→ Input rows:
▬▬▬▬▬▬

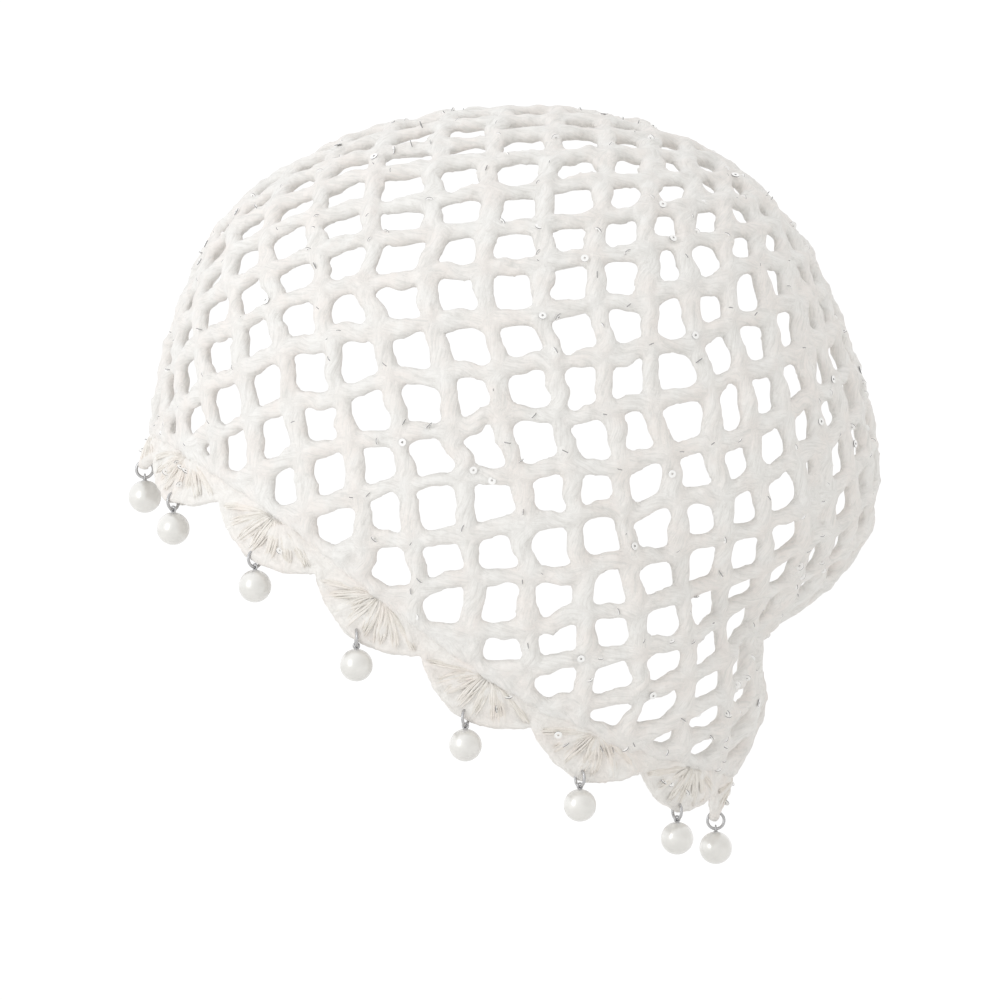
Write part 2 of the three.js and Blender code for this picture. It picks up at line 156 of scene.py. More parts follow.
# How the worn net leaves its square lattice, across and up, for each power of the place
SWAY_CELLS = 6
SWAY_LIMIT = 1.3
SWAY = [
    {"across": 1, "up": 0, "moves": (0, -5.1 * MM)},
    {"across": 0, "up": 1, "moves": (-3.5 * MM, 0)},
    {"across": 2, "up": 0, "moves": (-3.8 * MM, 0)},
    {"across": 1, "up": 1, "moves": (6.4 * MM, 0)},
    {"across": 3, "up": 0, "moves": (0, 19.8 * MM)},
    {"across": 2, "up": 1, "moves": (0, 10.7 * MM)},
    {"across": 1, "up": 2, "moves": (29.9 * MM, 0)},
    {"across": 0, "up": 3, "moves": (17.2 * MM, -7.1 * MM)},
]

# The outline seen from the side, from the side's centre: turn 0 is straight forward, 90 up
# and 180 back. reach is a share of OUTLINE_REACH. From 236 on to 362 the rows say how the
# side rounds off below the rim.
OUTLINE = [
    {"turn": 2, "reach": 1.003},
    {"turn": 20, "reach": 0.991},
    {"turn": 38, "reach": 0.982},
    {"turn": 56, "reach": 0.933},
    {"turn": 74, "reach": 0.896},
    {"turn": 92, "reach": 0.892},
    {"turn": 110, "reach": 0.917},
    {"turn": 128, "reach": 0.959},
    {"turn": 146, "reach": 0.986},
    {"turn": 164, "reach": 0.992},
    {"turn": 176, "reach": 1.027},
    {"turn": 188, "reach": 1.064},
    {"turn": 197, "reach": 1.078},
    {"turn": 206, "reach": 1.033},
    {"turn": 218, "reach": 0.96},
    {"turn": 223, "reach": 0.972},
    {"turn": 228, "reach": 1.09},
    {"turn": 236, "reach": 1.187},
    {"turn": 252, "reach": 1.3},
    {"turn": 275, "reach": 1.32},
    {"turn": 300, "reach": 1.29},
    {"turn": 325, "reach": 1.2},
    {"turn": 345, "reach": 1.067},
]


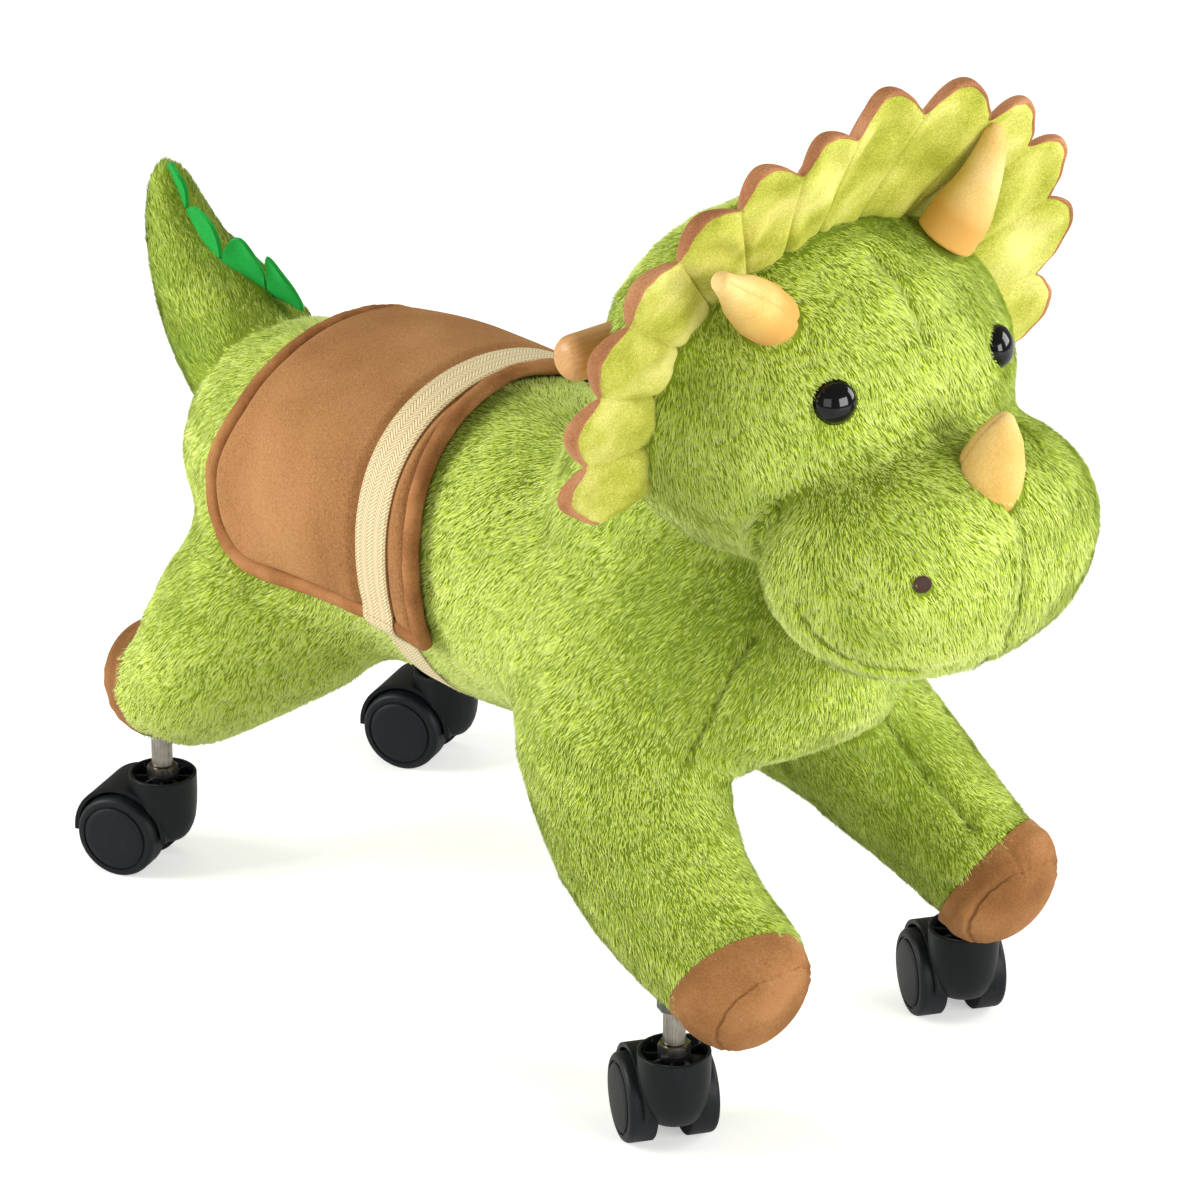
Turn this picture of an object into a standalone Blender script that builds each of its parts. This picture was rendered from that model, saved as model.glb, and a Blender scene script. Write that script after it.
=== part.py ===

▬▬▬▬▬▬

→ Problem statement:
Using the data above, repeat every line exactly.

→ Response:
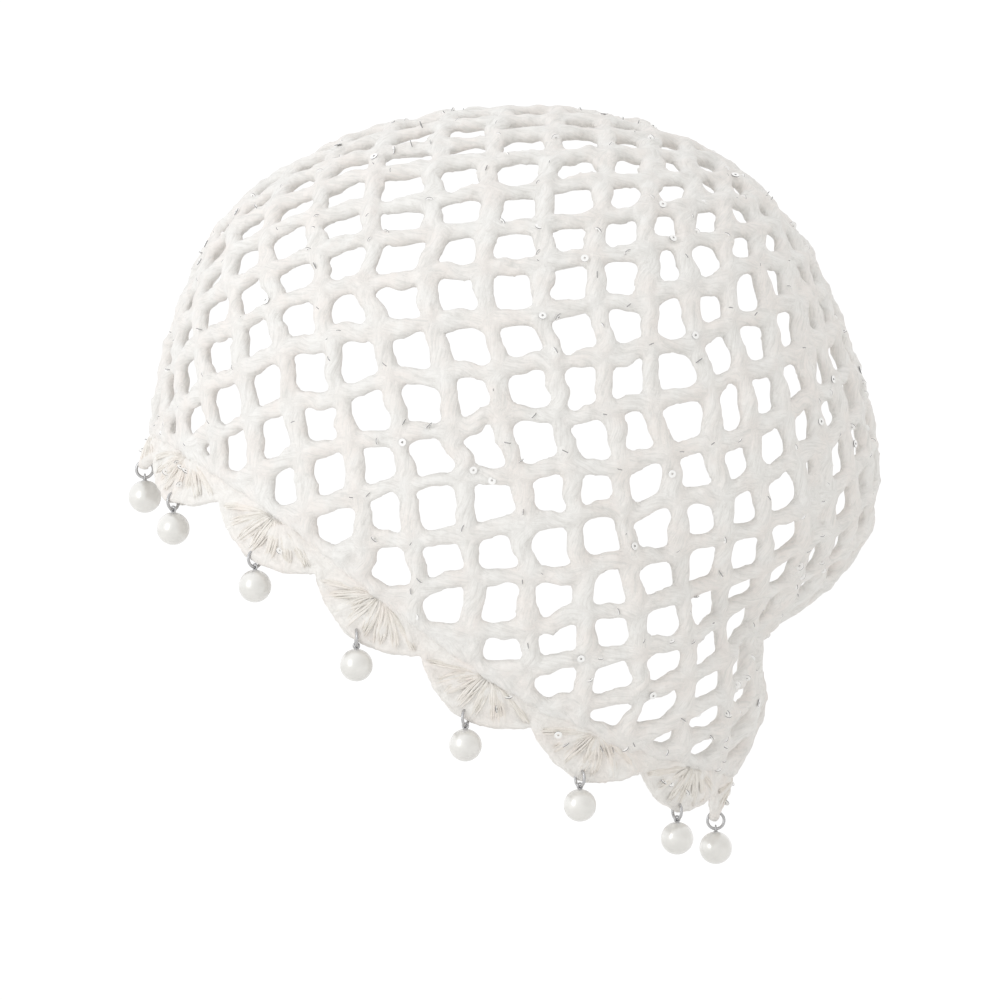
Write part 2 of the three.js and Blender code for this picture. It picks up at line 156 of scene.py. More parts follow.
# How the worn net leaves its square lattice, across and up, for each power of the place
SWAY_CELLS = 6
SWAY_LIMIT = 1.3
SWAY = [
    {"across": 1, "up": 0, "moves": (0, -5.1 * MM)},
    {"across": 0, "up": 1, "moves": (-3.5 * MM, 0)},
    {"across": 2, "up": 0, "moves": (-3.8 * MM, 0)},
    {"across": 1, "up": 1, "moves": (6.4 * MM, 0)},
    {"across": 3, "up": 0, "moves": (0, 19.8 * MM)},
    {"across": 2, "up": 1, "moves": (0, 10.7 * MM)},
    {"across": 1, "up": 2, "moves": (29.9 * MM, 0)},
    {"across": 0, "up": 3, "moves": (17.2 * MM, -7.1 * MM)},
]

# The outline seen from the side, from the side's centre: turn 0 is straight forward, 90 up
# and 180 back. reach is a share of OUTLINE_REACH. From 236 on to 362 the rows say how the
# side rounds off below the rim.
OUTLINE = [
    {"turn": 2, "reach": 1.003},
    {"turn": 20, "reach": 0.991},
    {"turn": 38, "reach": 0.982},
    {"turn": 56, "reach": 0.933},
    {"turn": 74, "reach": 0.896},
    {"turn": 92, "reach": 0.892},
    {"turn": 110, "reach": 0.917},
    {"turn": 128, "reach": 0.959},
    {"turn": 146, "reach": 0.986},
    {"turn": 164, "reach": 0.992},
    {"turn": 176, "reach": 1.027},
    {"turn": 188, "reach": 1.064},
    {"turn": 197, "reach": 1.078},
    {"turn": 206, "reach": 1.033},
    {"turn": 218, "reach": 0.96},
    {"turn": 223, "reach": 0.972},
    {"turn": 228, "reach": 1.09},
    {"turn": 236, "reach": 1.187},
    {"turn": 252, "reach": 1.3},
    {"turn": 275, "reach": 1.32},
    {"turn": 300, "reach": 1.29},
    {"turn": 325, "reach": 1.2},
    {"turn": 345, "reach": 1.067},
]


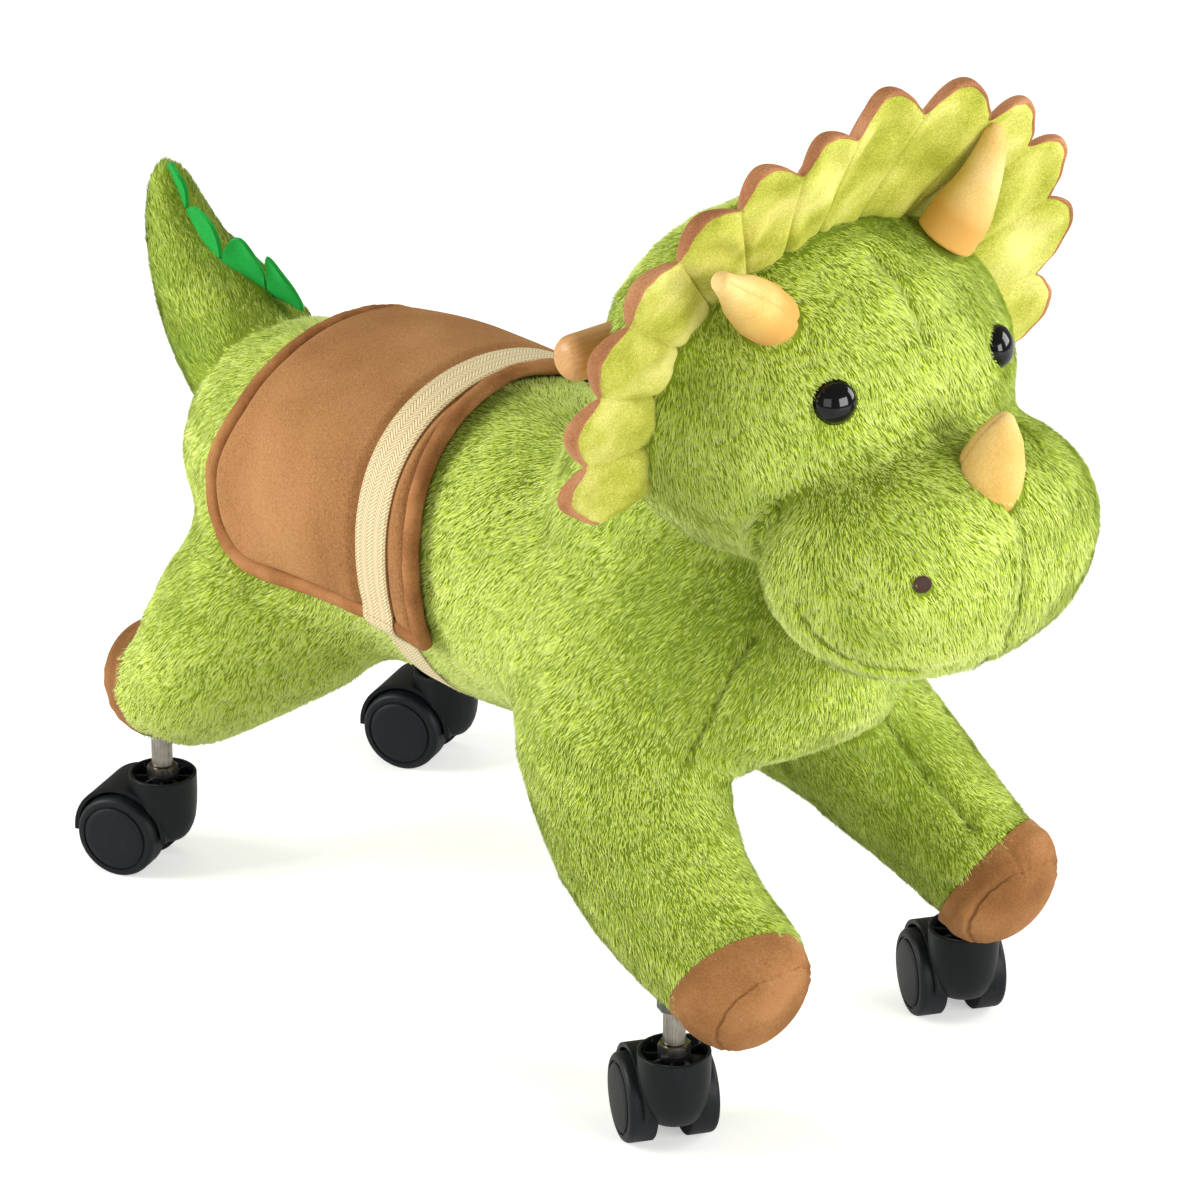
Turn this picture of an object into a standalone Blender script that builds each of its parts. This picture was rendered from that model, saved as model.glb, and a Blender scene script. Write that script after it.
=== part.py ===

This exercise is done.